Do I love Rebels? A thousand times yes. It’s not quite on the scale of how much I love The Clone Wars yet, but so far there’s only been a movie and 13 episodes, compared to The Clone Wars had six (or five and a half) seasons (that I may have mostly marathoned). I fully expect Rebels to become one of the new best things about Star Wars and I literally cannot wait until season 2 airs. I’ve already re-watched the series twice since the finale.
And speaking of the finale: wow. I’d already been mostly spoiled for the secret of Fulcrum, but nothing could prepare me for the moment she climbed down the ladder and spoke. There she was: the light of my life, my main girl, Ahsoka Tano.

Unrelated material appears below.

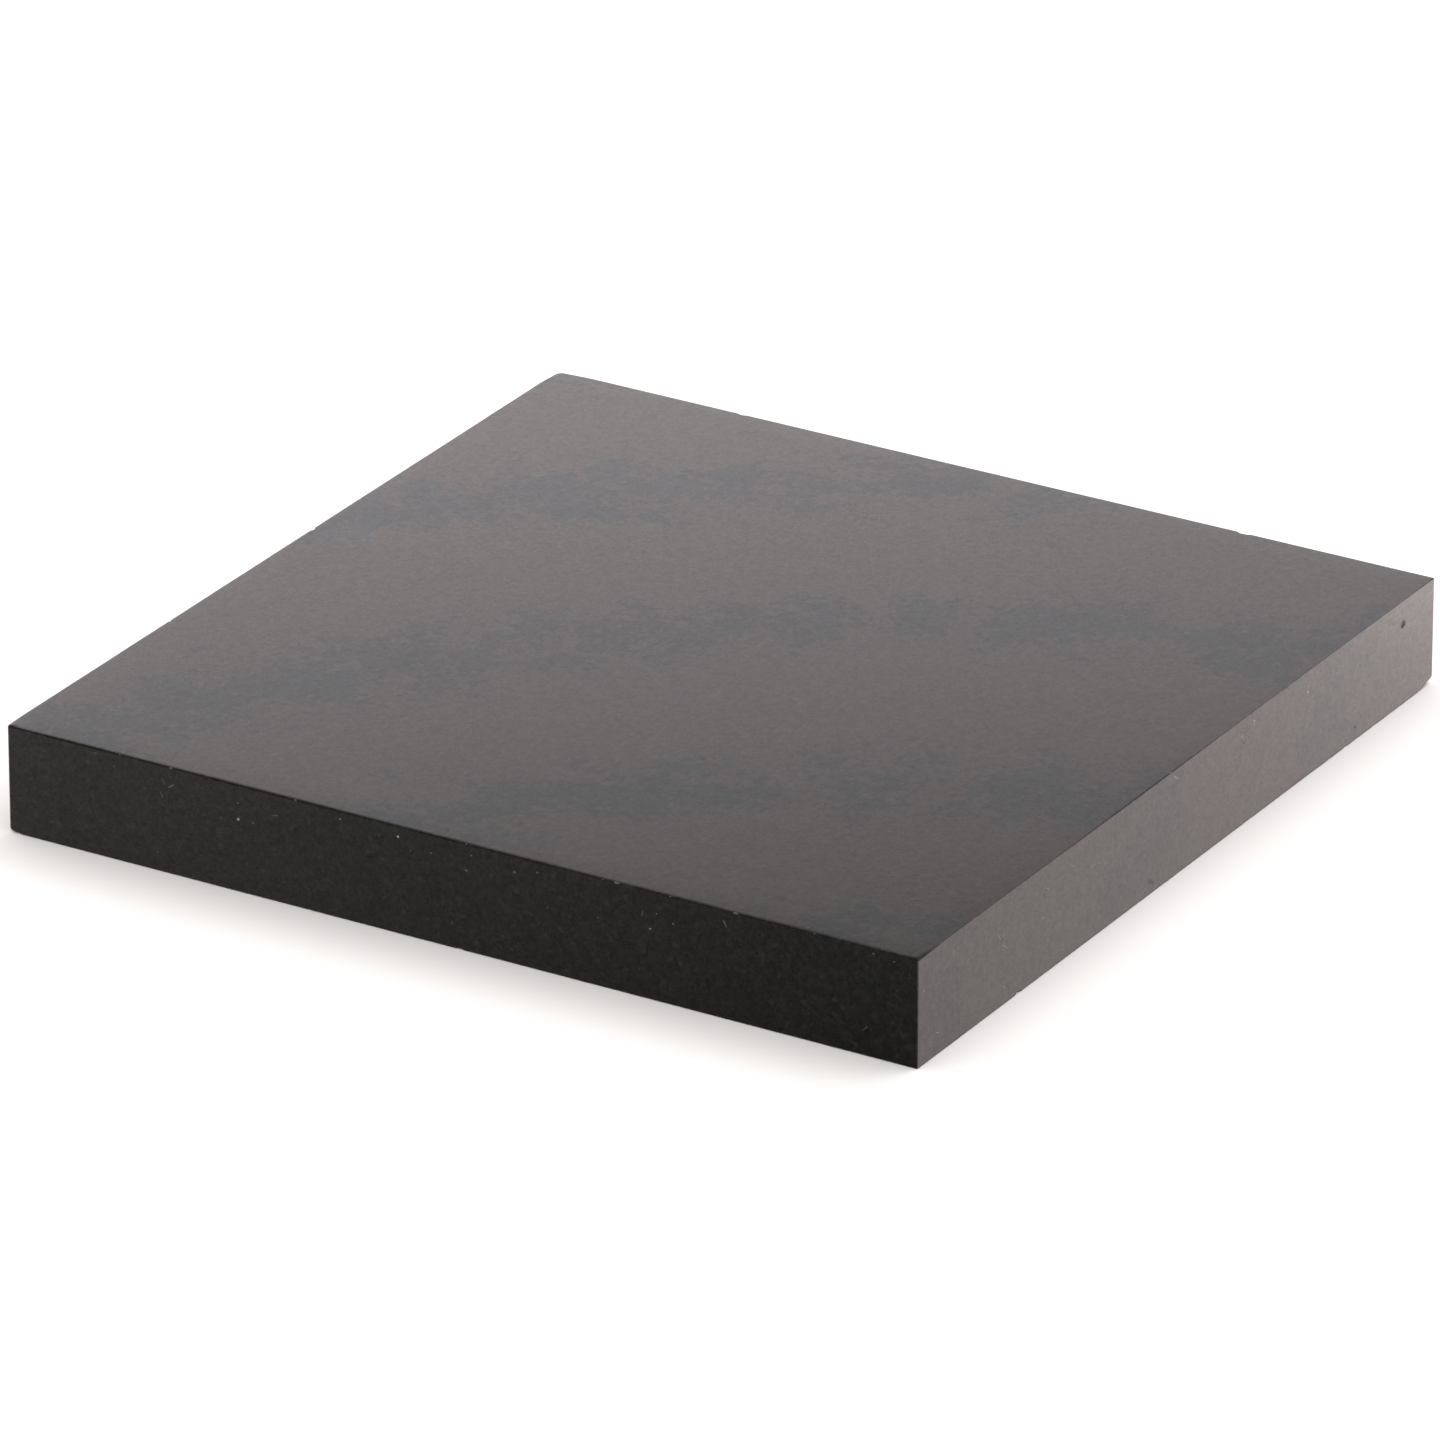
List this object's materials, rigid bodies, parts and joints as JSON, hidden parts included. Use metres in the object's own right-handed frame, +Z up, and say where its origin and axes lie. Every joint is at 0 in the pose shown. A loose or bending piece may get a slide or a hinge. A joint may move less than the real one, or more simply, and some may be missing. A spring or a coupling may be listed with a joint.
{
  "type": "granite slab",
  "caption": "Square block of polished black granite, laid flat on a bench as a heavy, hard surface for tooling, stamping and paring leather.",
  "frame": {"origin": "middle of the base, on the surface that the slab lies on", "axes": "+Z up out of the polished top; X and Y along the square's sides, with the two worn upright corners at -X"},
  "size_m": [0.18, 0.18, 0.02],
  "materials": {
    "granite": "top polished, sides honed, base sawn"
  },
  "bodies": {
    "root": {"granite_slab": "granite"}
  },
  "joints": []
}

It was exactly two years after we watched her walk away from Anakin and from us. She’s older, changed, but it’s still Snips. I’m desperate for her story, I want to see how she acts and talks now. In the latest Rebels Recon Dave Filoni speaks a little about her and her look. She’s got a “pseudo-samurai” aesthetic going, which feels very old-school Jedi.
I want it to look like armour she would have found somewhere, that she’d gone into an old temple and got this ancient Jedi armour, and her lightsabers are completely new as well … you’ll see that her blades, they’re basically white because she’s not a Jedi.
She’s no longer a Jedi, but she obviously feels enough of a link to the Jedi to go exploring through the old temples and even make her own new lightsabers–which is something I totally expected. I can’t imagine Ahsoka going without her lightsabers, and white is my absolute favourite lightsaber colour. She also works with Bail which means that there’s a good chance she knows Leia. How amazing would that be?
I love Ahsoka with my whole heart, but I refuse to let that detract from how much I love the rest of the main cast too. I want to see Hera and Ahsoka be friends, I want to see more Zeb and Sabine interactions, I want to know Sabine’s past, I want to see Hera and Kanan in their quiet moments together, I want to see Kanan helping Ezra grow and learn acceptance.
The wait for the next season is going to be torture, but at least I have Celebration to tide me over in this wait. Maybe I’ll even start my Hera and Fulcrum cosplays!